Life: 10 Years Out ...

John ’04 and Lucy Jameson ’06 tend their garden and young family, steps from their alma mater

John Jameson ’04 enjoys his flower garden with his wife, Lucy ’06, and their daughters.

John Jameson ’04 enjoys his flower garden with his wife, Lucy ’06, and their daughters.

Christina Keddie ’03

Jennifer Altmann
By Jennifer Altmann

Published Jan. 21, 2016

1 min read

John Jameson ’04 was raised in the suburbs a few miles from Princeton, in a neighborhood with lots of big houses that many parents worked long hours to pay for. As he grew up, Jameson remembers thinking that was not the way he wanted to live. When he and his wife, Lucy ’06, married in 2006, they agreed that “if we find ourselves working more hours than we want to support our lifestyle, we’ll change our lifestyle,” he says.
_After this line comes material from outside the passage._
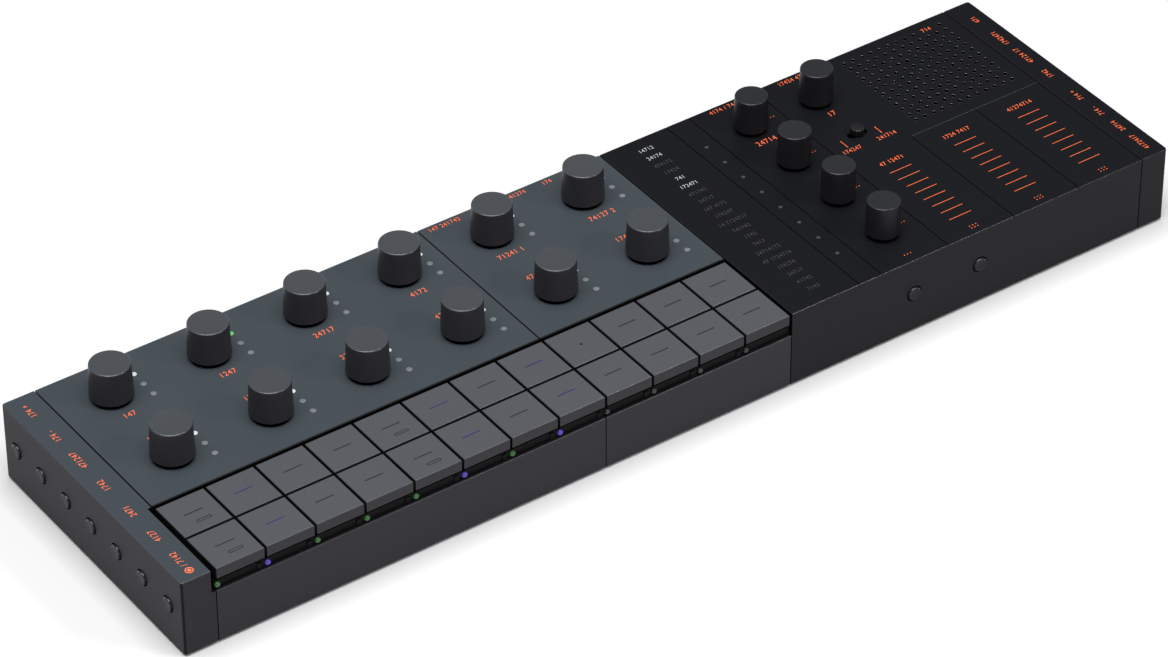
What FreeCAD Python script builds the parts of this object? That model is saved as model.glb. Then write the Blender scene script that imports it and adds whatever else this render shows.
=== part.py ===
import FreeCAD, Part
import os

import Sketcher

# Driving sizes in millimetres: name, value, meaning.
# Places are given from the case's front left bottom corner, X right, Y back, Z up.
SIZES = [
    ("shell_wall", 1.8, "wall of the covers and end blocks"),
    ("shell_fit", 0.2, "gap between the tray's rim and the covers"),
    ("seam_gap", 0.35, "open seam between neighbouring covers"),
    ("corner_round", 1.0, "upright corners of the end blocks"),
    ("edge_round", 0.3, "top edges of the covers"),
    ("left_block", 10.7, "left end block, to the middle of its seam"),
    ("right_block", 9.6, "right end block, to the middle of its seam"),
    ("drum_columns", 8, "key columns of the drum panel"),
    ("synth_columns", 4, "key columns of the synth panel"),
    ("key_pitch", 16.0, "key column to key column"),
    ("key_gap", 0.85, "gap between neighbouring keys"),
    ("key_depth", 15.0, "key, front to back"),
    ("key_row_gap", 0.9, "gap between the two rows of keys"),
    ("key_back_gap", 1.2, "gap behind the rear row of keys"),
    ("well_side", 1.3, "key well, into the left end block"),
    ("key_thickness", 3.5, "cap of a key, seen from the front"),
    ("key_web", 1.5, "top plate of a key"),
    ("key_rib_inset", 2.6, "inner rib of a key, in from the cap's edge"),
    ("key_rib", 1.0, "inner rib of a key, thickness"),
    ("key_stem", 5.0, "square stem of a key"),
    ("key_hook", 0.95, "height of the stem's hook under the well floor"),
    ("key_hook_reach", 0.7, "reach of the hook past the hole's edge"),
    ("key_travel", 1.2, "travel of a key"),
    ("key_slack", 0.2, "room left under a fully pressed key"),
    ("stem_clearance", 0.3, "stem to its hole, each side"),
    ("hook_gap", 0.05, "hook to the well floor at rest"),
    ("lamp_bar_height", 2.7, "dark bar under the front keys"),
    ("lamp_bar_depth", 1.2, "dark bar, front to back"),
    ("lamp_bar_inset", 1.0, "dark bar, behind the front face"),
    ("key_lamp_radius", 1.0, "lamp on the dark bar"),
    ("key_lamp_proud", 0.4, "lamp in front of the dark bar"),
    ("key_lamp_shift", 0.9, "lamp to the right of its column's edge"),
    ("knob_margin", 15.1, "knob row to the edge of the upper panel"),
    ("knob_row_pitch", 32.1, "front to rear row of large knobs"),
    ("knob_height", 12.0, "top of a knob above the panel"),
    ("knob_lift", 1.4, "skirt of a knob above the panel's face"),
    ("knob_top_wall", 1.6, "top of a knob"),
    ("knob_wall", 1.2, "skirt wall of a knob"),
    ("knob_round", 0.35, "bevel round a knob's top"),
    ("knob_hole_inset", 0.65, "edge of a knob's hole, in from its skirt"),
    ("track_knob_top", 6.0, "radius of a large knob's top"),
    ("track_knob_base", 6.4, "radius of a large knob's base"),
    ("slim_knob_top", 4.95, "radius of a slim knob's top"),
    ("slim_knob_base", 5.25, "radius of a slim knob's base"),
    ("shaft_radius", 2.0, "knob shaft"),
    ("shaft_grip", 0.02, "shaft to the knob's bore"),
    ("shaft_clearance", 0.05, "shaft to the encoder's bush"),
    ("shaft_depth", 4.5, "shaft inside the encoder's body"),
    ("boss_wall", 1.0, "wall of the boss inside a knob"),
    ("encoder_side", 10.4, "square body of an encoder"),
    ("encoder_height", 6.5, "body of an encoder"),
    ("encoder_floor", 0.8, "bottom of an encoder under its shaft"),
    ("bush_radius", 3.2, "bush of an encoder"),
    ("bush_drop", 1.6, "bush of an encoder below the panel's face"),
    ("track_lamp_radius", 0.9, "light pipe beside a large knob"),
    ("track_lamp_fit", 0.03, "light pipe to its hole"),
    ("track_lamp_shift", 10.3, "light pipes to the right of the knob"),
    ("track_lamp_pitch", 5.3, "light pipe to light pipe"),
    ("track_lamp_flange", 0.6, "flange of a light pipe, past its rod"),
    ("track_lamp_flange_height", 1.3, "flange of a light pipe"),
    ("pipe_gap", 0.4, "light pipe to the board"),
    ("effects_shift", 0.5, "seam of the effects panel past the last key column"),
    ("effects_pitch", 24.1, "column to column on the effects panel"),
    ("lamp_strip", 8.1, "narrow lamp column of the effects panel"),
    ("effects_columns", 5, "wide columns of the effects panel"),
    ("groove_width", 0.35, "groove between effects columns"),
    ("groove_depth", 0.35, "groove between effects columns"),
    ("grille_edge", 48.1, "lower edge of the loudspeaker's field"),
    ("slim_knob_first", 15.5, "front knob of the slim column"),
    ("slim_knob_pitch", 21.27, "slim knob to slim knob"),
    ("slim_knobs", 4, "knobs in the slim column"),
    ("grille_holes", 12, "grille holes each way"),
    ("grille_pitch_x", 3.3, "grille hole to hole, along X"),
    ("grille_pitch_y", 3.2, "grille hole to hole, along Y"),
    ("grille_radius", 0.7, "grille hole"),
    ("grille_from_seam", 41.7, "first grille column, left of the right seam"),
    ("grille_from_rear", 4.7, "first grille row, in from the rear face"),
    ("switch_row", 59.0, "slide switch, from the front face"),
    ("switch_cap", 2.2, "cap radius of the slide switch"),
    ("switch_cap_height", 2.4, "cap of the slide switch above the panel"),
    ("switch_stem", 1.1, "stem radius of the slide switch"),
    ("switch_reach", 2.0, "slide switch, each way from the middle"),
    ("switch_slot_gap", 0.35, "stem to its slot"),
    ("switch_foot_length", 12.0, "carriage of the slide switch"),
    ("switch_foot_width", 5.0, "carriage of the slide switch"),
    ("switch_foot_height", 1.2, "carriage of the slide switch"),
    ("switch_foot_gap", 0.1, "carriage to the panel and to the switch body"),
    ("tray_floor", 2.0, "floor of the tray"),
    ("tray_rim", 1.5, "rim of the tray, thickness"),
    ("tray_rim_rise", 6.5, "rim of the tray, above its floor"),
    ("board_lift", 6.6, "board above the tray's floor"),
    ("board_thickness", 1.6, "circuit board"),
    ("board_gap", 0.4, "board to the tray's rim and to the bosses"),
    ("board_overhang", 2.0, "board past the seam, into the left block"),
    ("standoff_radius", 3.0, "stand-off of the tray"),
    ("standoff_inset", 12.0, "stand-off row, in from front and rear"),
    ("standoff_count", 4, "stand-offs along the tray"),
    ("press_slack", 0.1, "room between a pressed plunger and its switch"),
    ("key_switch_side", 6.0, "body of a key switch"),
    ("key_switch_body", 2.2, "body of a key switch, height"),
    ("key_switch_cap", 0.9, "plunger of a key switch, height"),
    ("key_switch_cap_radius", 1.7, "plunger of a key switch"),
    ("button_radius", 2.2, "push button"),
    ("button_hole_gap", 0.4, "push button to its hole"),
    ("button_flange", 1.0, "flange of a push button, past its face"),
    ("button_flange_height", 1.0, "flange of a push button, thickness"),
    ("button_flange_gap", 0.05, "flange to the inside of the wall at rest"),
    ("button_stem", 1.5, "stem radius of a push button"),
    ("button_stem_length", 1.0, "stem of a push button"),
    ("button_lift", 2.7, "button axis above the board"),
    ("button_bevel", 0.25, "bevel of a push button's face"),
    ("end_button_proud", 0.8, "end buttons in front of the wall"),
    ("end_button_travel", 0.6, "travel of the end buttons"),
    ("front_button_proud", 1.3, "front and rear buttons in front of the wall"),
    ("front_button_travel", 0.8, "travel of the front and rear buttons"),
    ("side_switch_width", 4.0, "side-push switch"),
    ("side_switch_depth", 3.5, "side-push switch, along the push"),
    ("side_switch_height", 4.6, "side-push switch"),
    ("left_button_first", 7.6, "first left button, from the front face"),
    ("left_button_last", 7.0, "last left button, in from the rear face"),
    ("left_buttons", 7, "buttons in the left end"),
    ("right_button_first", 7.5, "first right button, from the front face"),
    ("right_button_pitch", 9.73, "right button to right button"),
    ("right_buttons", 4, "buttons in the right end"),
    ("rear_button_first", 8.0, "first rear button, from the synth panel's seam"),
    ("rear_button_second", 23.3, "second rear button, from that seam"),
    ("rear_button_pitch", 10.4, "the next rear buttons"),
    ("usb_from_rear", 9.1, "USB socket, in from the rear face"),
    ("usb_width", 9.0, "USB socket shell"),
    ("usb_height", 3.3, "USB socket shell"),
    ("usb_wall", 0.3, "USB socket shell, wall"),
    ("usb_length", 7.4, "USB socket shell"),
    ("usb_tongue_width", 6.6, "tongue of the USB socket"),
    ("usb_tongue", 0.7, "tongue of the USB socket, thickness"),
    ("usb_tongue_length", 5.0, "tongue of the USB socket"),
    ("jack_from_rear", 21.1, "first jack socket, in from the rear face"),
    ("jack_pitch", 11.45, "jack to jack"),
    ("jacks", 3, "jack sockets"),
    ("jack_bore", 1.8, "bore radius for a 3.5 mm plug"),
    ("jack_bore_depth", 14.2, "bore of a jack socket"),
    ("jack_nose", 2.9, "nose radius of a jack socket"),
    ("jack_body_width", 6.2, "body of a jack socket"),
    ("jack_body_length", 13.0, "body of a jack socket"),
    ("socket_gap", 0.2, "sockets to their holes"),
    ("battery_length", 80.0, "battery pack"),
    ("battery_width", 56.0, "battery pack"),
    ("battery_height", 5.6, "battery pack"),
    ("battery_from_left", 38.0, "battery pack, from the left face"),
    ("battery_round", 1.5, "battery pack, edges"),
    ("speaker_radius", 19.0, "loudspeaker rim"),
    ("speaker_rim", 1.2, "loudspeaker rim, height"),
    ("speaker_throat", 9.0, "loudspeaker basket at the magnet"),
    ("speaker_basket", 3.6, "loudspeaker basket below its rim"),
    ("speaker_magnet", 8.0, "loudspeaker magnet radius"),
    ("speaker_magnet_height", 3.2, "loudspeaker magnet"),
    ("speaker_wall", 0.8, "loudspeaker basket wall"),
    ("cone_wall", 0.4, "loudspeaker cone"),
    ("cone_gap", 0.2, "cone to basket"),
    ("foot_radius", 5.0, "rubber foot"),
    ("foot_height", 1.0, "rubber foot"),
    ("foot_inset_x", 20.0, "feet, in from the ends"),
    ("foot_inset_y", 14.0, "feet, in from front and rear"),
    ("foot_bevel", 0.3, "bevel of a foot"),
    ("boss_radius", 2.5, "screw boss"),
    ("boss_from_seam", 2.95, "screw boss, in from its panel's end"),
    ("boss_from_well", 5.9, "screw boss, behind the key well's edge"),
    ("screw_radius", 1.25, "case screw"),
    ("screw_head", 2.3, "case screw head radius"),
    ("screw_head_height", 1.0, "case screw head"),
    ("screw_length", 7.0, "case screw below its head"),
    ("screw_gap", 0.15, "case screw to its holes"),
    ("screw_socket", 0.9, "hexagon socket of a case screw"),
    ("screw_socket_depth", 0.6, "hexagon socket of a case screw"),
]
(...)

Jameson had taken a job at the University after graduating with a classics degree — he wanted to stay in town while Lucy finished college — and still works there, as a web developer for the Office of Communications. Their small ranch house in Princeton is perfectly situated — “work is a mile and a half this way, and church is a mile and a half that way,” he says. 

They bought the house from an elderly couple — John describes it as “a little old fixer-upper” that was not much changed since the 1960s. The Jamesons set to work fixing it up — demolishing, painting, and spackling themselves — and John planted more than 50 kinds of flowers on the quarter-acre property. He uses a spreadsheet to track the blooming periods of each one.

In front, there are blueberry and elderberry bushes (gallons of berries are frozen for pancakes in the winter) next to green beans and broccoli, along with persimmon trees. In back, a flower garden attracts swallowtail and monarch butterflies for their daughters, who are 2 and 4. Lucy taught high-school physics after college and now is at home full time. “We hope I can continue to be a stay-at-home mom to care for our family, church, and neighborhood,” she says. Her husband adds, “We have a crushingly normal life. It’s wonderful.”